Zimmerman complains: "First, the city's regime does not require immediate (or near-immediate) implementation of a background check regime on TNC drivers in order to service passengers in the City of Austin. ...

"Second, 'compliance' is not determined driver-by-driver. While subsection A states that 'a person must pass a ... fingerprint-based criminal background check ... to be eligible to drive for a TNC,' this requirement is applied 'in accordance with the schedule' set forth in (B), which sets out the 'benchmarks.' These benchmarks are 'calculated as the percentage of hours or miles driven by compliant drivers of the total hours or miles driven by other drivers for the TNC during the benchmark time period.'" (Ellipses in complaint.)

"Third, the 2015 Ordinance does not specify what criminal history would be relevant to driver eligibility. Instead, it merely states that 'if the criminal background check indicates that a person has been convicted of certain offenses, to be specified by separate ordinance, that person is prohibited from driving for a TNC.' ...

"Fourth, the 2015 Ordinance does not actually state that any driver would be prohibited from driving for a TNC in the event he or she fails the criminal background check; instead, it states that TNCs failing to meet the benchmarks 'shall be subject to penalties established by separate ordinance.'"

Under the 2015 ordinance, there will be a 50 percent chance in August this year that a rider will have a driver "whose background was not required to be checked at all," Zimmerman said.

He said Mayor Adler has acknowledged that the fingerprint requirement will not be enforceable until the council enacts the penalty provision alluded to in the ordinance.

Zimmerman also claims the 2015 ordinance will cost too much city money and staff time to enforce.

The city or a hired third party will collect fingerprint information and submit it to the state for criminal background checks. The Austin Transportation Department will have to set up a Safety Assurance Program to help eligible TNCs obtain the background checks for its drivers.

The 2015 ordinance also imposed two fees on TNCs: an annual fee based on either a TNC's number of drivers, 1 percent of its gross local revenue, or total miles driven; and a fee for any TNC not participating in the city's Safety Assurance Program, with the money to go into a Compliant Driver Education Fund.

Zimmerman says the 2016 ordinance would provide benefits not in the city ordinance.
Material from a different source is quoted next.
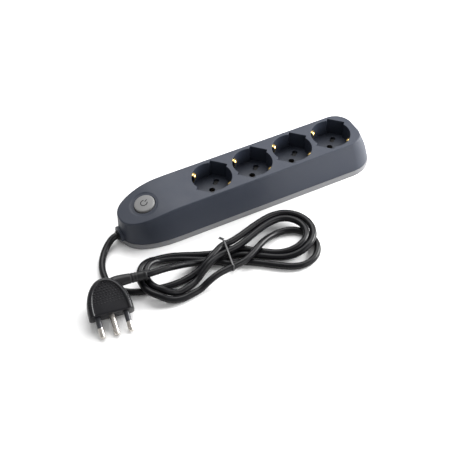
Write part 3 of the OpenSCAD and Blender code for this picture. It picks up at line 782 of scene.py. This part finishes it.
def make_button(material, ink):
    """Push button with an eased rim and a faintly domed face, and the standby symbol on it."""
    place = switch_place()
    radius = 10.0
    crown = BUTTON_PROUD
    profile = [(0, -1.2), (radius - 1.6, -1.2), (radius - 1.6, -8), (radius, -8), (radius, crown - 1.1)]
    rim = [math.radians(d) for d in range(15, 90, 15)]
    profile += [(radius - 1 + math.cos(a), crown - 1.1 + math.sin(a)) for a in rim]
    dome = (0.88, 0.75, 0.55, 0.35, 0.15)
    profile += [(radius * f, crown - 0.1 + 0.3 * (1 - f * f)) for f in dome] + [(0, crown + 0.2)]
    button = outward(make_piece("button_cap", *placed(lathe(profile, 72), place)))
    finish_surface(button, sharp=40)
    settle(button, material, "button_plastic", "button", ["switch_button"])

    def face_z(r):
        return crown - 0.1 + 0.3 * (1 - (r / radius) ** 2)

    def ribbon(line, half):
        section = [(half, 0.1), (-half, 0.1), (-half, -0.2), (half, -0.2)]
        return swept([Vector((x, y, face_z(math.hypot(x, y)))) for x, y in line], section)

    turn, gap, half_line = 28, 42, 0.42
    a = math.radians(turn)
    ring = ribbon(arc((0, 0), 3.2, turn + gap, turn + 360 - gap, 40), half_line)
    bar = ribbon([(r * math.cos(a), r * math.sin(a)) for r in (1.5, 2.5, 3.5, 4.6)], half_line)
    symbol = outward(make_piece("standby_symbol", *placed(join_shapes(ring, bar), place)))
    finish_surface(symbol, weighted=False)
    settle(symbol, ink, "shutter_plastic", "button")


# ---------------------------------------------------------------- plug
def plug_place():
    """The plug's own frame: x across its flat face, y from that face to the arch, z through it."""
    back = -PIN_AXIS
    return axes(PLUG_FACE, PLUG_SIDE, back, PLUG_SIDE.cross(back))


# Rim and recess of the plug's face, as (distance in from the outline, height above the middle plane).
PLUG_FACE_PROFILE = [
    (0, 0), (0, 2.6), (0.12, 3.9), (0.45, 5.1), (1.0, 6.2), (1.8, 7.1), (2.7, 7.7), (3.5, 7.97), (4.1, 8.0),
    (4.5, 7.9), (4.85, 7.6), (5.1, 7.3), (5.4, 7.1), (5.9, 7.03), (7.5, 7.05), (10, 7.12), (14, 7.2),
    (17.5, 7.25), (20.5, 7.27),
]
PLUG_RIM = 5.9  # width of the rim round the recess, a row of the table above
GRIP_Z, RIB_Z = 7.12, 7.05  # height of the dashes and of the rim's ribs above the middle plane
GRIP_PITCH, GRIP_ROW, GRIP_ROWS = 2.75, 2.4, 9


def plug_row(inset):
    """The plug's outline pulled in by inset: up one side, over the arch and down the other side."""
    half = PLUG_W / 2
    steps = 32
    rise = [0, 0.12, 0.4, 0.9, 1.6, 2.8]
    row = [(math.pi, y) for y in rise]
    row += [(math.pi - math.pi * i / steps, None) for i in range(steps + 1)]
    row += [(0, y) for y in reversed(rise)]
    out = []
    for a, y in row:
        narrow = 1 - 0.42 * math.sin(a) ** 2 if y is None else 1
        edge = PLUG_RIM * narrow
        if inset <= PLUG_RIM:
            pull = inset * narrow
        else:
            pull = edge + (inset - PLUG_RIM) * (half - edge) / (half - PLUG_RIM)
        height = (PLUG_L - PLUG_FOOT) * (1 - pull / half)
        out.append(((half - pull) * math.cos(a), PLUG_FOOT + height * math.sin(a) if y is None else y))
    return out


def plug_height(inset, y):
    """Height of the face over the middle plane, with the edge towards the pins eased."""
    z = next(
        mix(z0, z1, (inset - i0) / (i1 - i0))
        for (i0, z0), (i1, z1) in zip(PLUG_FACE_PROFILE[1:], PLUG_FACE_PROFILE[2:])
        if inset <= i1
    )
    ease = 1.2
    return z - (ease - math.sqrt(ease * ease - (ease - y) ** 2) if y < ease else 0) * (z / 8) ** 2


def plug_shell():
    """Both faces of the plug and the flat face between them."""
    rows = []
    for k, (inset, height) in enumerate(PLUG_FACE_PROFILE):
        share = height / PLUG_FACE_PROFILE[1][1] if k < 2 else 1
        rows.append([(x, y, plug_height(inset, y) * share) for x, y in plug_row(inset)])
    n = len(rows[0])
    points, faces = [], []
    for sign in (1, -1):
        start = len(points)
        points += [Vector((x, y, sign * z)) for row in rows for x, y, z in row]
        for k in range(len(rows) - 1):
            for i in range(n - 1):
                a = start + k * n + i
                faces.append((a, a + 1, a + n + 1, a + n))
    other = len(rows) * n
    for k in range(len(rows) - 1):
        for end in (0, n - 1):
            a, b = k * n + end, (k + 1) * n + end
            faces.append((a, b, other + b, other + a))
    return points, faces


def pill(length, width, height):
    """Low rounded dash, half sunk in the surface that it stands on."""
    profile = [(math.sin(math.pi * i / 6), -math.cos(math.pi * i / 6)) for i in range(7)]
    profile[0], profile[-1] = (0, -1), (0, 1)
    points, faces = lathe(profile, 12)
    return [Vector((p.x * length / 2, p.y * width / 2, p.z * height)) for p in points], faces


def grip_texture():
    """Rows of raised dashes on both faces, getting shallower towards the pins, and short ribs on the rims."""
    shapes = []
    half = PLUG_W / 2
    for row in range(GRIP_ROWS):
        y = 29.6 - GRIP_ROW * row
        reach = (half - 5.2) * math.sqrt(1 - max(0, (y - PLUG_FOOT) / (PLUG_L - PLUG_FOOT - 3.2)) ** 2) - 1.2
        count = int(reach * 2 / GRIP_PITCH)
        height = mix(0.9, 0.45, row / (GRIP_ROWS - 1))
        for i in range(count + 1):
            x = (i - count / 2) * GRIP_PITCH
            for sign in (1, -1):
                spot = Matrix.Translation((x, y, sign * GRIP_Z))
                shapes.append(placed(pill(1.75, 1.05, height), spot))
    for side in (-1, 1):
        for i in range(4):
            for sign in (1, -1):
                tilt = Matrix.Rotation(side * sign * math.radians(32), 4, "Y")
                y = 7.5 + 2.3 * i
                rim_x = half * math.sqrt(1 - ((y - PLUG_FOOT) / (PLUG_L - PLUG_FOOT)) ** 2) - 2.0
                spot = Matrix.Translation((side * rim_x, y, sign * RIB_Z))
                shapes.append(placed(pill(2.9, 1.0, 0.55), spot @ tilt))
    return shapes


def make_plug(material):
    """Plug body: a closed casing with its grip texture."""
    body = outward(make_piece("plug_casing", *join_shapes(plug_shell())))
    mesh_of(body, lambda edit: bmesh.ops.remove_doubles(edit, verts=edit.verts, dist=0.002 * MM))
    outward(body)
    points = [v.co / MM for v in body.data.vertices]
    faces = [tuple(p.vertices) for p in body.data.polygons]
    bpy.data.objects.remove(body)
    casing = make_piece("plug_casing", *placed(join_shapes((points, faces), *grip_texture()), plug_place()))
    finish_surface(casing, sharp=40, weighted=False)
    return settle(casing, material, "plug_plastic", stands_for=["plug_body"])


def make_relief(material):
    """Tapered strain relief: it grows out of the arch, has grooves near its end and ends in a collar."""
    route = [(2, 26.2, 0), (7, 28.6, 0), (12, 29.8, 0), (18, 30.1, 0), (28, 29.8, 0), (40, 29.5, 0)]
    line = smooth_line(route, 14)
    total = len(line) - 1

    def radius(x):
        size = 5.9 - 1.35 * blend_step(x, 4, 30)
        for groove in (25.5, 28.5, 31.5):
            size -= 0.55 * max(0, 1 - abs(x - groove) / 0.75)
        if x > 37.4:
            size = 5.0 - 0.5 * max(0, (x - 39.4) / 0.6)
        return size

    def section(share):
        x = line[round(share * total)].x
        turns = [math.tau * i / 40 for i in range(40)]
        return [(radius(x) * math.cos(a), radius(x) * math.sin(a)) for a in turns]

    relief = outward(make_piece("plug_strain_relief", *placed(swept(line, section), plug_place())))
    finish_surface(relief, sharp=45)
    return settle(relief, material, "cord_pvc", stands_for=["plug_relief"])


def pin_profile(start, radius):
    """A pin from start to its rounded tip."""
    ease = 1.1
    angles = [math.radians(d) for d in range(0, 91, 15)]
    tip = [(radius - ease + ease * math.cos(a), PIN_L - ease + ease * math.sin(a)) for a in angles]
    return [(0, start), (radius, start)] + tip + [(0, PIN_L)]


def make_pins(material, sleeve_material):
    """Three pins, and the sleeves of the outer two."""
    out = []
    pins = (("live_pin", PIN_GAP, SLEEVE_L), ("neutral_pin", -PIN_GAP, SLEEVE_L), ("earth_pin", 0, 0))
    for name, x, bare_from in pins:
        place = plug_place() @ axes((x, 0, 0), (1, 0, 0), (0, 0, 1), (0, -1, 0))
        start = bare_from - 0.6 if bare_from else -2
        pin = outward(make_piece(f"{name}_piece", *placed(lathe(pin_profile(start, PIN_R), 40), place)))
        finish_surface(pin, sharp=50)
        out.append(settle(pin, material, "nickel", stands_for=[name]))
    sleeves = []
    for x in (-PIN_GAP, PIN_GAP):
        place = plug_place() @ axes((x, 0, 0), (1, 0, 0), (0, 0, 1), (0, -1, 0))
        profile = [
            (0, -1.5), (PIN_R + 0.25, -1.5), (PIN_R + 0.25, 0.5), (PIN_R + 0.02, 0.9),
            (PIN_R + 0.02, SLEEVE_L - 0.2), (PIN_R - 0.15, SLEEVE_L), (0, SLEEVE_L),
        ]
        sleeves.append(placed(lathe(profile, 40), place))
    sleeve = outward(make_piece("pin_sleeve_pair", *join_shapes(*sleeves)))
    finish_surface(sleeve, sharp=50)
    out.append(settle(sleeve, sleeve_material, "plug_plastic", stands_for=["pin_sleeves"]))
    return out


# ---------------------------------------------------------------- tie
def tie_loop(line, lean):
    """The tight loop round the strands where they pass the tie, as the hull of their circles."""
    strands = []
    for first, second in zip(line, line[1:]):
        cut_a = first.x - TIE_AT.x - lean * (first.y - TIE_AT.y)
        cut_b = second.x - TIE_AT.x - lean * (second.y - TIE_AT.y)
        if cut_a * cut_b <= 0 and cut_a != cut_b:
            strands.append(first.lerp(second, cut_a / (cut_a - cut_b)))
    loop = []
    reach = CORD_D / 2 + 0.35
    for i in range(120):
        a = math.tau * i / 120
        across = Vector((0, math.cos(a), math.sin(a)))
        far = max(strands, key=lambda p: p.dot(across))
        y, z = far.y + reach * across.y, max(0.45, far.z + reach * across.z)
        point = Vector((TIE_AT.x + lean * (y - TIE_AT.y), y, z))
        if not loop or (point - loop[-1]).length > 0.05:
            loop.append(point)
    return loop


def make_tie(material, line):
    """Twist tie: a flat strip round the bundle, its ends twisted together at the back."""
    loop = tie_loop(line, TIE_LEAN)
    section = eased_section(1.0, 0.4, 0.16)
    strip = swept(loop, section, closed=True, side=(1, 0, 0))
    knot = max(loop, key=lambda p: p.y + 0.8 * p.z)
    shapes = [strip]
    for phase in (0, math.pi):
        twist = []
        for s in [i * 0.28 for i in range(26)]:
            a = phase + s * 1.5
            x, z = -0.3 * s + 0.75 * math.cos(a), 0.6 + 0.75 * math.sin(a) - 0.1 * s
            twist.append(knot + Vector((x, 0.9 + 0.62 * s, z)))
        shapes.append(swept(twist, eased_section(0.5, 0.42, 0.15)))
    tie = outward(make_piece("twist_tie", *join_shapes(*shapes)))
    finish_surface(tie, sharp=50, weighted=False)
    return settle(tie, material, "tie_plastic", stands_for=["cord_tie"])


# ---------------------------------------------------------------- everything together
add_camera()
add_stage()

cord_material = plastic("cord_sheath", (0.004, 0.004, 0.005), 0.3, 0.02, 1500, spots=0.15, specular=0.18)
shell_material = plastic("shell_grain", (0.022, 0.027, 0.041), 0.5, grain=0.05, spots=0.03, specular=0.3)
tray_material = plastic("tray_grain", (0.17, 0.172, 0.178), 0.5, grain=0.05, spots=0.03, specular=0.3)
button_material = plastic("button_satin", (0.17, 0.17, 0.17), 0.42, grain=0.04, spots=0.03, specular=0.3)
ink_material = plastic("symbol_ink", (0.012, 0.012, 0.014), 0.6, spots=0.05, specular=0.2)
plug_material = plastic("plug_grip", (0.004, 0.004, 0.006), 0.36, 0.05, 1800, spots=0.1, specular=0.3)
relief_material = plastic("relief_sheath", (0.005, 0.005, 0.006), 0.42, grain=0.05, spots=0.1, specular=0.3)
tie_material = plastic("tie_film", (0.016, 0.016, 0.018), 0.22, grain=0.02, spots=0.1)
sleeve_material = plastic("sleeve_nylon", (0.028, 0.030, 0.036), 0.33, spots=0.05)
nickel_material = metal("bright_nickel", (0.56, 0.53, 0.49), 0.28, scale=120, spread=0.02, relief=0)
brass_material = metal("bright_brass", (0.78, 0.55, 0.20), 0.24, scale=200, spread=0.08, relief=0)

cord, cord_length = make_cord()
cord.data.materials.append(cord_material)
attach(cord, "housing")
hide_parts("cord_lead", "cord_hank", "cord_tail")
tie = make_tie(tie_material, smooth_line(cord_points(), 8))

plug = make_plug(plug_material)
relief = make_relief(relief_material)
pins = make_pins(nickel_material, sleeve_material)

make_shell(shell_material)
make_tray(tray_material)
for number, socket in enumerate(SOCKETS, 1):
    make_clip(number, socket, brass_material)
make_button(button_material, ink_material)

# The pieces inside and underneath keep their CAD shape and take the material of their slot.
SLOT_MATERIALS = {
    "zinc_steel": metal("zinc_plate", (0.62, 0.62, 0.64), 0.35),
    "carrier_plastic": plastic("natural_nylon", (0.62, 0.60, 0.54), 0.5),
    "brass": brass_material,
    "shutter_plastic": plastic("black_nylon", (0.012, 0.012, 0.013), 0.5),
    "spring_steel": metal("spring_wire", (0.55, 0.55, 0.57), 0.3),
    "live_wire": plastic("brown_insulation", (0.13, 0.045, 0.018), 0.4),
    "neutral_wire": plastic("blue_insulation", (0.02, 0.07, 0.33), 0.4),
    "earth_wire": plastic("green_yellow_insulation", (0.16, 0.30, 0.02), 0.4),
    "cord_pvc": cord_material,
}
SLOT_OF = {part["node"]: part["material_slot"] for part in frame["record"]["subparts"]}
for node_name, node_object in frame["nodes"].items():
    if SLOT_OF[node_name] in SLOT_MATERIALS:
        node_object.data.materials.clear()
        node_object.data.materials.append(SLOT_MATERIALS[SLOT_OF[node_name]])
He says it would require a national criminal background check on drivers immediately, unlike the city's phased-in requirement. The 2016 ordinance also specified the offenses that would make a person ineligible to drive for a TNC, it is enforceable, and the TNC would pay the costs of background checks instead of the city.

Zimmerman "vehemently objected" to the ballot language of Prop. 1, which was written by Councilwoman Ann Kitchen, whom he calls a "vocal opponent" of the proposition.

He claims that Kitchen's language, which stood, "falsely conveyed that the amendments repealed safety provisions without putting anything in their place, and was designed to persuade voters to reject the amendments."

Zimmerman's 21-page lawsuit challenges virtually every step of the May 7 election.

"The City publicized its current regime as necessary to ensure rider safety. Yet as of the date Austinites were called upon to cast their votes, existing law was materially incomplete, rife with gaps waiting to be filled by further Council action, and the background-check requirement is wholly unenforceable as recognized by Mayor Adler himself," Zimmerman says. He claims that common law prohibits the city "from cherry-picking three repealed provisions to paint a one-sided picture distorting the real choice put to the voters."

"The citizen-initiated ordinance repeals the 2015 Ordinance entirely. In stark contrast, the citizen-initiated ordinance establishes a framework whereby the financial burdens are borne by the TNCs, not the taxpayers. ... Just as the proposition must mention a fiscal burden sought to be imposed by a measure, it follows that where a citizen-initiated measure would abolish government programs and lessen the burden on taxpayer resources, this too constitutes a chief feature of the amendment that must appear in the proposition. ...

"Not only did the city's Proposition 1 omit chief characteristics, but materially and affirmatively misled the voters, and the outcome of the election is not the true outcome."

He claims the election should be declared void because, among other things, the ballot added the words "the Ordinance" after "For" and "Against," which he says caused confusion by referring to two ordinances.

The city said in a statement: "The City Council respected the citizen-initiated petition process and voted to call a May election. The Council made every effort to ensure that the ballot language fairly represents the petition's intent. The City prevailed in the pre-election lawsuit filed on this same topic, and is prepared to defend the actions it took as part of this election process."

Former Austin drivers sued Uber and Lyft in federal class actions this month, claiming the companies' abrupt pullout violated the Worker Adjustment or Retraining Notification Act, which requires employers with more than 100 employees to give 60 days notice before mass layoffs.

Zimmerman wants the election declared void, and a new election.

He is represented by Jerad Najvar of Houston.